Infertility, on the other hand, does change you and can isolate you. When I come home from a trip, my life here is the same. Whether friends travel or not doesn’t make me feel left out – perhaps because it’s not a negative experience. Yet infertility can make us feel left out, so finding people to share the experience with is invaluable, and talking about it.

Still, I would love to be able to share my experiences with others. Which is why I’ve promised my friends and family that I’ll take them on safari if I win the lottery.

10 Lori Lavender Luz { 01.18.15 at 8:23 pm }

On the other hand, with infertility I met a new circle of friends that got my experiences and the emotions surrounding them. What was, at one time, isolating, later became enriching.

11 Valery Valentina { 01.19.15 at 6:31 am }

mhmm, from a very young age I was always the odd one out. I don’t fit in social groups easily, it is always a balancing act. So even if and when I do fit in, it doesn’t feel all that safe or comfortable. The people who are my safety net are special and love travel.
Even my mom-friend is a 47 y o DE mom. SO um, like Mali, I did go on some life time trips (after IVF failed) or work abroad.
I have this private memory of standing on a Thai beach, my toes in the clear warm water and soft white sand, contemplating to NOT fly back to a dark and rainy country the next day. A clear moment of choice. You never know who you meet around the water cooler, and what their moment(s) of choice or truth are.
But hey, maybe the articles ‘gag and choking’ is my social suffocating of conforming to the average…

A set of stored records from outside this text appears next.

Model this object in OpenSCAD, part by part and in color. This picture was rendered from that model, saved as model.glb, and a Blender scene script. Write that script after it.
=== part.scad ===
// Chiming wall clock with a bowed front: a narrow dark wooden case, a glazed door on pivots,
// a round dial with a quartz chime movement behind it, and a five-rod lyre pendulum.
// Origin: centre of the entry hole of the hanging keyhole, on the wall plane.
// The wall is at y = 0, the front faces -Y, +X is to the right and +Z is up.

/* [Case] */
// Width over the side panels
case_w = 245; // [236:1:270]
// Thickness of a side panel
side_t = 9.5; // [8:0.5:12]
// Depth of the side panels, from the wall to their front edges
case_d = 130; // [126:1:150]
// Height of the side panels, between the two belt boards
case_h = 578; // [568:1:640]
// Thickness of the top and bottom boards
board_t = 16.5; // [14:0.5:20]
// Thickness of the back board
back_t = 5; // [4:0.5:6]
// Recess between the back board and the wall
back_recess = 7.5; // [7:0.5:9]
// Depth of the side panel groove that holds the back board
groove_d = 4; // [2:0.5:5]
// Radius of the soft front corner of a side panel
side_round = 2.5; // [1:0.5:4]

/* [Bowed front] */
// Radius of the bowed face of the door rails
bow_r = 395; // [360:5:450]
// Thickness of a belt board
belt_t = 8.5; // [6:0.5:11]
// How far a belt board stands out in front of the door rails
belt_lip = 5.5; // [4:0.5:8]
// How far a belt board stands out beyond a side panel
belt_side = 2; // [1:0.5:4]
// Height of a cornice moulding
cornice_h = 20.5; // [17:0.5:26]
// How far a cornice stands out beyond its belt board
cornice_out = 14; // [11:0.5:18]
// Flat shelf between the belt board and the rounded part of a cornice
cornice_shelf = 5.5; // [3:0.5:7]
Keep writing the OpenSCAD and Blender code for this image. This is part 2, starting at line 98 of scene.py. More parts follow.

12 loribeth { 01.19.15 at 9:40 pm }

I actually saw this article awhile back, but I never thought to relate it to the infertility experience — although I can certainly see it now that you mention it. 🙂 I can relate… there were lots of times that I’d come back from a fabulous, earth-shattering vacation or experience, just dying to share with someone — and nobody would ask me how my vacation was… or they’d ask the perfunctory question & before I could elaborate too much, it would be on to the next work project. Very deflating.